Hirblinger’s analysis is still oriented towards researchers (rather than policymakers or the general public), and their argument is strongly focused on the specifics of peacebuilding. Nevertheless, a mere glance at Hirblinger’s (2023) seven points indicates the value of this work as inspiration for the geopolitics of postdigital educational development.

This is not the place to develop a systematic theory of postdigital educational development or, indeed, its geopolitics. Education is to benefit and be accessible equitably to everyone. For this to happen, policy decision-making needs to forge communal solutions and ensure that the voices of everyone, especially voices of ‘missing people’ (Braidotti 2017), are invited and represented in a wide social consensus. Hence, postdigital educational development needs to bring together scattered pieces of relevant postdigital knowledge — sociomaterialism, postdigital-biodigital philosophy, theory and practice of collective knowledge-making and action, and many others. We need to open postdigital dialogues (Jandrić et al. 2019) between these and across other diverse ways of knowing and acting. We need to listen to education managers, politicians, and the general population. With its border-transcending transdisciplinary orientation, postdigital research (see Jandrić et al. 2023a, b) is well equipped for the task. Above all, we need to roll up our sleeves and try out our theories in practice. We need to engage in postdigital research projects, take leadership and advisory positions, make tangible postdigital changes, and then learn from their consequences.

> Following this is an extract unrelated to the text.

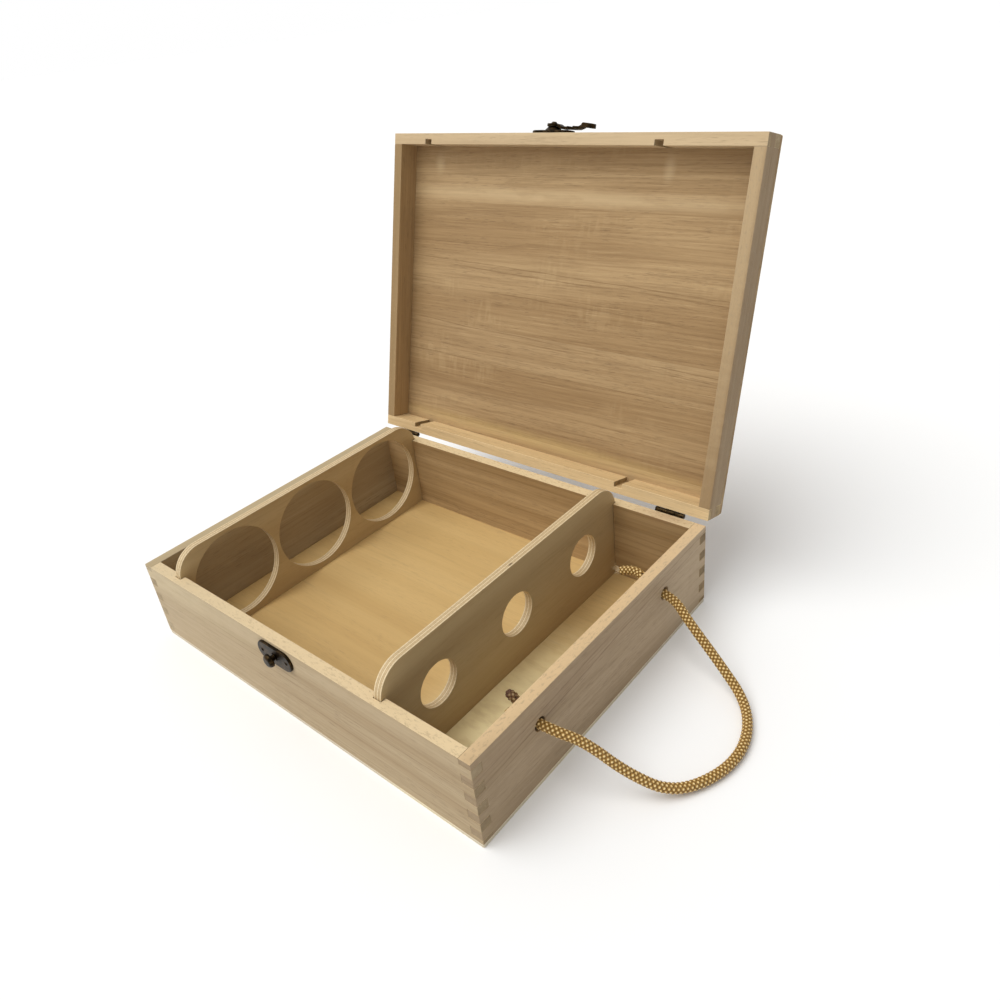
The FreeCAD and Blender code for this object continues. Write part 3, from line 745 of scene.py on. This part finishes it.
def ringFrames(path):      # a tangent and two steady cross directions at each point
    tangents = []
    for i in range(len(path)):
        ahead = path[min(i + 1, len(path) - 1)]
        behind = path[max(i - 1, 0)]
        tangents.append((ahead - behind).normalized())
    side = tangents[0].orthogonal().normalized()
    frames = []
    for tangent in tangents:
        side = (side - tangent * side.dot(tangent)).normalized()
        frames.append((tangent, side, tangent.cross(side)))
    return frames


def tube(rings):      # vertices and faces of a tube through rings of points, its ends capped
    sides = len(rings[0])
    points = [p for ring in rings for p in ring]
    faces = []
    for i in range(len(rings) - 1):
        for j in range(sides):
            k = (j + 1) % sides
            faces.append((i * sides + j, i * sides + k, (i + 1) * sides + k, (i + 1) * sides + j))
    last = (len(rings) - 1) * sides
    faces.append(tuple(reversed(range(sides))))
    faces.append(tuple(range(last, last + sides)))
    return points, faces


def evenAngles(count):      # a whole turn in even steps
    return [2 * math.pi * i / count for i in range(count)]


def coreRings(path, frames, girths, s):
    rings = []
    for point, (_, side, up), girth in zip(path, frames, girths):
        ways = [side * math.cos(t) + up * math.sin(t) for t in evenAngles(s["coreSides"])]
        rings.append([point + way * s["coreRadius"] * girth for way in ways])
    return rings


def strandRings(path, frames, girths, s, way, start):
    # one strand that winds way round from the angle start, over one crossing strand and under the next
    spacing = (path[1] - path[0]).length
    lean = 2 * math.pi * s["strandRadius"] / s["pitch"]
    rings = []
    for i, (point, (tangent, side, up), girth) in enumerate(zip(path, frames, girths)):
        angle = way * 2 * math.pi * i * spacing / s["pitch"] + start
        crossing = 2 * s["strands"] * i * spacing / s["pitch"]
        lift = way * math.cos(math.pi * crossing) * s["weave"]
        out = side * math.cos(angle) + up * math.sin(angle)
        forward = (tangent + tangent.cross(out) * way * lean).normalized()
        across = out.cross(forward)
        middle = point + out * (s["strandRadius"] + lift) * girth
        rings.append([
            middle + across * (math.cos(t) * s["halfWidth"] * girth)
            + out * (math.sin(t) * s["halfThickness"] * girth)
            for t in evenAngles(s["sides"])
        ])
    return rings


def unsealed(share):
    return 1.0, 0.0


def plaitedRope(name, path, s, materials, sealing=unsealed):
    # a core and two sets of strands; sealing gives, at a share of the route, how much of its girth
    # is left and how burnt it is
    frames = ringFrames(path)
    sealed = [sealing(i / (len(path) - 1)) for i in range(len(path))]
    girths = [girth for girth, _ in sealed]
    tubes = [(2, coreRings(path, frames, girths, s))]
    for owner, way in enumerate((1, -1)):
        tubes += [(owner, strandRings(path, frames, girths, s, way, t)) for t in evenAngles(s["strands"])]
    points, faces, owners, crowns, burns = [], [], [], [], []
    for owner, rings in tubes:
        more, quads = tube(rings)
        faces += [tuple(len(points) + i for i in quad) for quad in quads]
        points += more
        owners += [owner] * len(quads)
        for ring, centre, (_, burn) in zip(rings, path, sealed):
            # how far out each point lies, which places the painted highlight and the painted shade on the
            # strands
            crowns += [((p - centre).length - s["shadedHollow"]) / (s["crown"] - s["shadedHollow"]) for p in ring]
            burns += [burn] * len(ring)
    mesh = bpy.data.meshes.new(name)
    mesh.from_pydata(points, [], faces)
    for material in materials:
        mesh.materials.append(material)
    mesh.attributes.new("crown", "FLOAT", "POINT").data.foreach_set("value", crowns)
    mesh.attributes.new("burnt", "FLOAT", "POINT").data.foreach_set("value", burns)
    mesh.polygons.foreach_set("material_index", owners)
    mesh.polygons.foreach_set("use_smooth", [True] * len(faces))
    mesh.update()
    return addObject(name, mesh)


strandFinishes = {
    "risingStrand": {"main": (250, 222, 158), "shade": (240, 206, 138), "glow": (255, 238, 196),
                     "flank": (150, 110, 38), "shadedHollow": (70, 48, 14)},
    "fallingStrand": {"main": (246, 216, 150), "shade": (236, 200, 130), "glow": (255, 236, 190),
                      "flank": (140, 102, 34), "shadedHollow": (64, 44, 12)},
    # the core, a real part of the rope, is coloured dark to stand in for the shade in the gaps between the
    # strands
    "ropeCore": {"main": (88, 60, 28), "shade": (66, 44, 20), "glow": (110, 80, 44),
                 "flank": (72, 48, 22), "shadedHollow": (66, 44, 20)},
}
fibre = {
    "sealed": (82, 48, 22),      # the front tail's melted end
    "broad": 180.0,
    "fine": 2600.0,
    "glowShare": 0.5,
    "rough": (0.48, 0.66),
    "sheen": 0.06,
    "bump": 0.5,
    "fuzz": 0.12 * mm,
}


def fibreMaterial(name, s):
    material, tree, shader = newMaterial(name)
    place = coordinates(tree, "Object")
    broad = noise(tree, place, detail=2.0, scale=fibre["broad"])
    fine = noise(tree, place, detail=4.0, roughness=0.7, scale=fibre["fine"])
    colour = blend(tree, spread(tree, broad, 0.35, 0.65), srgb(s["main"]), srgb(s["shade"]))
    colour = tinted(tree, colour, spread(tree, fine, 0.5, 0.7), fibre["glowShare"], s["glow"])
    if "shadedHollow" in s:      # a painted highlight on the strands' crowns alone, and painted shade, with some darker dye, where they dive under the others
        crown = attribute(tree, "crown")
        flank = blend(tree, spread(tree, crown, 0.10, 0.55), srgb(s["shadedHollow"]), srgb(s["flank"]))
        colour = blend(tree, spread(tree, crown, 0.82, 1.02), flank, colour)
        colour = blend(tree, attribute(tree, "burnt"), colour, srgb(fibre["sealed"]))
    put(tree, shader.inputs["Base Color"], colour)
    put(tree, shader.inputs["Roughness"], spread(tree, fine, 0.3, 0.7, *fibre["rough"]))
    shader.inputs["Sheen Weight"].default_value = fibre["sheen"]
    put(tree, shader.inputs["Normal"], bump(tree, fine, fibre["bump"], fibre["fuzz"]))
    return material


strandMaterials = [fibreMaterial(name, s) for name, s in strandFinishes.items()]
ringGap = plait["pitch"] / (2 * plait["strands"]) / plait["ringsPerCrossing"]
ropePoints = [(rope["wallFace"] + x, y, z) for x, y, z in rope["route"]]
ropePath = smoothRoute("ropeRoute", ropePoints, ringGap)
ropeHandle = plaitedRope("ropeHandle", ropePath, plait, strandMaterials)
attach(ropeHandle, "base")
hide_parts("rope_handle")
print("rope handle plaited,", len(ropePath), "rings")


# Knots behind the wall, each with its tail

knot = {      # places in millimetres
    "start": (165.7, 74.3, 49.0),
    # an overhand knot's route: into the bay, away from the box's middle and up
    "turns": [
        (0.0, 0.0, 0.0), (4.5, 0.3, 0.2), (9.0, 0.6, 0.0), (13.2, 0.5, -1.5), (14.0, 4.0, -4.6),
        (10.2, 6.6, -2.2), (6.2, 5.2, 3.6), (4.2, -0.6, 6.4), (4.6, -5.9, 2.6), (7.4, -5.2, -3.6),
        (9.8, 0.6, -6.2),
    ],
    "lastTurns": {
        "back": [(11.8, 5.4, -2.0), (12.4, 6.2, 2.2)],
        "front": [(12.0, -3.0, -4.8), (12.6, -5.9, -0.8)],
    },
    # where each tail shows over the wall, ending at its tip
    "tails": {
        "back": [(149.5, 81.6, 52.4), (143.0, 81.2, 52.8), (135.4, 79.3, 50.2)],
        "front": [(151.6, -68.3, 51.6), (148.0, -67.8, 52.1), (144.1, -67.1, 52.0)],
    },
    "sealed": {                  # the front tail's melted end
        "length": 0.045,         # share of the route
        "tipGirth": 0.6,
        "scorch": 0.80,          # how burnt the rope is where that end starts
        "fade": 0.06,            # and how much less it is each such length further back
    },
}
tightPlait = {
    **plait, "strandRadius": 2.40 * mm, "coreRadius": 2.0 * mm, "halfWidth": 1.0 * mm,
    "shadedHollow": 2.4 * mm, "crown": 3.35 * mm,
}


def knotPoints(end):      # the front knot is the back one mirrored, but for its last turn
    way = 1 if end == "back" else -1
    x, y, z = knot["start"]
    loops = knot["turns"] + knot["lastTurns"][end]
    points = [(x - into, way * (y + aside), z + up) for into, aside, up in loops]
    return [tuple(c * mm for c in point) for point in points + knot["tails"][end]]


def sealedEnd(share):      # narrower and dark at the tip, and scorched some way back
    s = knot["sealed"]
    left = (1.0 - share) / s["length"]
    if left > 1.0:
        return 1.0, max(0.0, s["scorch"] - s["fade"] * (left - 1.0))
    return s["tipGirth"] + (1.0 - s["tipGirth"]) * left ** 0.5, 1.0


def addKnot(end):
    path = smoothRoute("knotRoute" + end, knotPoints(end), ringGap)
    sealing = sealedEnd if end == "front" else unsealed
    piece = plaitedRope("ropeKnot" + end.capitalize(), path, tightPlait, strandMaterials, sealing)
    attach(piece, "base")
    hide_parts("rope_knot_" + end)
    return piece, path


backKnot, backPath = addKnot("back")
frontKnot, _ = addKnot("front")

fray = {      # lengths in millimetres
    "seed": 7,
    "radius": 0.12,
    "taper": 0.6,                # share of the radius that is gone at a thread's tip
    "roots": (0.2, 2.4),         # how far from the tail's middle the threads start
    "rooted": 0.8,               # and how deep in it
    "curl": 0.9,
    "steps": 5,
    "sides": 3,
    # each tuft's way, threads, length and how far it spreads
    "tufts": [
        {"way": (-0.74, -0.34, 0.56), "threads": 44, "length": (4.5, 8.8), "flare": 0.30},
        {"way": (-0.96, -0.20, -0.20), "threads": 34, "length": (3.0, 6.6), "flare": 0.34},
    ],
    "finish": {"main": (236, 220, 186), "shade": (206, 178, 130), "glow": (252, 246, 230)},
}


def addFray(path, s):      # loose threads at the back tail's cut end
    chance = random.Random(s["seed"])
    tip = path[-1]
    tangent, side, up = ringFrames(path)[-1]
    points, faces = [], []
    for tuft in s["tufts"]:
        way = Vector(tuft["way"]).normalized()
        for _ in range(tuft["threads"]):
            angle = chance.uniform(0, 2 * math.pi)
            out = side * math.cos(angle) + up * math.sin(angle)
            root = tip + out * chance.uniform(*s["roots"]) * mm - tangent * s["rooted"] * mm
            length = chance.uniform(*tuft["length"]) * mm
            aim = (way + out * chance.uniform(0.0, tuft["flare"])).normalized()
            curl = Vector([chance.uniform(-1.0, 1.0) for _ in range(3)]) * s["curl"] * mm
            rings = []
            for i in range(s["steps"] + 1):
                share = i / s["steps"]
                centre = root + (tangent * (1 - share) + aim * share) * length * share + curl * share ** 2
                thin = s["radius"] * mm * (1.0 - s["taper"] * share)
                rings.append([
                    centre + (side * math.cos(t) + up * math.sin(t)) * thin for t in evenAngles(s["sides"])
                ])
            more, quads = tube(rings)
            faces += [tuple(len(points) + i for i in quad) for quad in quads]
            points += more
    mesh = bpy.data.meshes.new("frayedEnd")
    mesh.from_pydata(points, [], faces)
    mesh.materials.append(fibreMaterial("frayedThread", s["finish"]))
    piece = addObject("frayedEnd", mesh)
    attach(piece, "base")
    return piece


frayedEnd = addFray(backPath, fray)
print("knots tied")


# Studio: pale floor, soft light from the upper left

studio = {
    "floor": {"size": 60.0, "colour": (250, 250, 249), "rough": 0.9, "gloss": 0.1},
    "around": {"level": 0.60, "slope": (-0.26, -0.10, 0.0), "colour": (1.0, 1.0, 1.0, 1.0)},
    "key": {"from": (-0.66, -1.08, 2.70), "angle": 46.0, "strength": 1.75, "colour": (1.0, 0.998, 0.994)},
}


def addFloor(s):
    half = s["size"] / 2
    corners = [(-half, -half, 0), (half, -half, 0), (half, half, 0), (-half, half, 0)]
    mesh = bpy.data.meshes.new("studioFloor")
    mesh.from_pydata(corners, [], [(0, 1, 2, 3)])
    floor = addObject("studioFloor", mesh)
    material, _, shader = newMaterial("studioFloorPaint")
    shader.inputs["Base Color"].default_value = srgb(s["colour"])
    shader.inputs["Roughness"].default_value = s["rough"]
    shader.inputs["Specular IOR Level"].default_value = s["gloss"]
    mesh.materials.append(material)


def addKeyLight(s):
    data = bpy.data.lights.new("keyLight", "SUN")
    data.angle = math.radians(s["angle"])
    data.energy = s["strength"]
    data.color = s["colour"]
    lamp = addObject("keyLight", data)
    lamp.location = s["from"]
    lamp.rotation_euler = (-Vector(s["from"])).to_track_quat("-Z", "Y").to_euler()


def addWorld(s):      # white to the eye; as light it is stronger from the left and the front
    world = bpy.data.worlds.new("studioWorld")
    world.use_nodes = True
    tree = world.node_tree
    light = tree.nodes["Background"]
    lean = vectorMaths(tree, "DOT_PRODUCT", coordinates(tree, "Generated"), s["slope"])
    put(tree, light.inputs["Strength"], maths(tree, "ADD", lean, s["level"]))
    light.inputs["Color"].default_value = s["colour"]
    seen = tree.nodes.new("ShaderNodeBackground")
    seen.inputs["Color"].default_value = s["colour"]
    seen.inputs["Strength"].default_value = 1.0
    mixed = tree.nodes.new("ShaderNodeMixShader")
    put(tree, mixed.inputs[0], tree.nodes.new("ShaderNodeLightPath").outputs["Is Camera Ray"])
    put(tree, mixed.inputs[1], light.outputs[0])
    put(tree, mixed.inputs[2], seen.outputs[0])
    put(tree, tree.nodes["World Output"].inputs["Surface"], mixed.outputs[0])
    bpy.context.scene.world = world


addFloor(studio["floor"])
addKeyLight(studio["key"])
addWorld(studio["around"])
bpy.context.scene.view_settings.view_transform = "Standard"
print("studio lit")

This is easier said than done. Leadership, consultancy, and policymaking are very different from scholarly research. Green Papers and White Papers are very different from academic articles; participation in policy-making and advisory task forces is very different from leading and participating in academic committees. However, we are not alone, and Rome was not built in a day. Participating actively in the now firmly established Postdigital Science and Education publishing ecosystem and following Lewin’s (1952: 169) message that ‘there is nothing more practical than a good theory,’ the community is well equipped for two important tasks: to unpack the main issues and debates surrounding the geopolitics of postdigital educational development and to align its theory to practice. Starting yesterday would be better than starting today; starting today is better than starting tomorrow.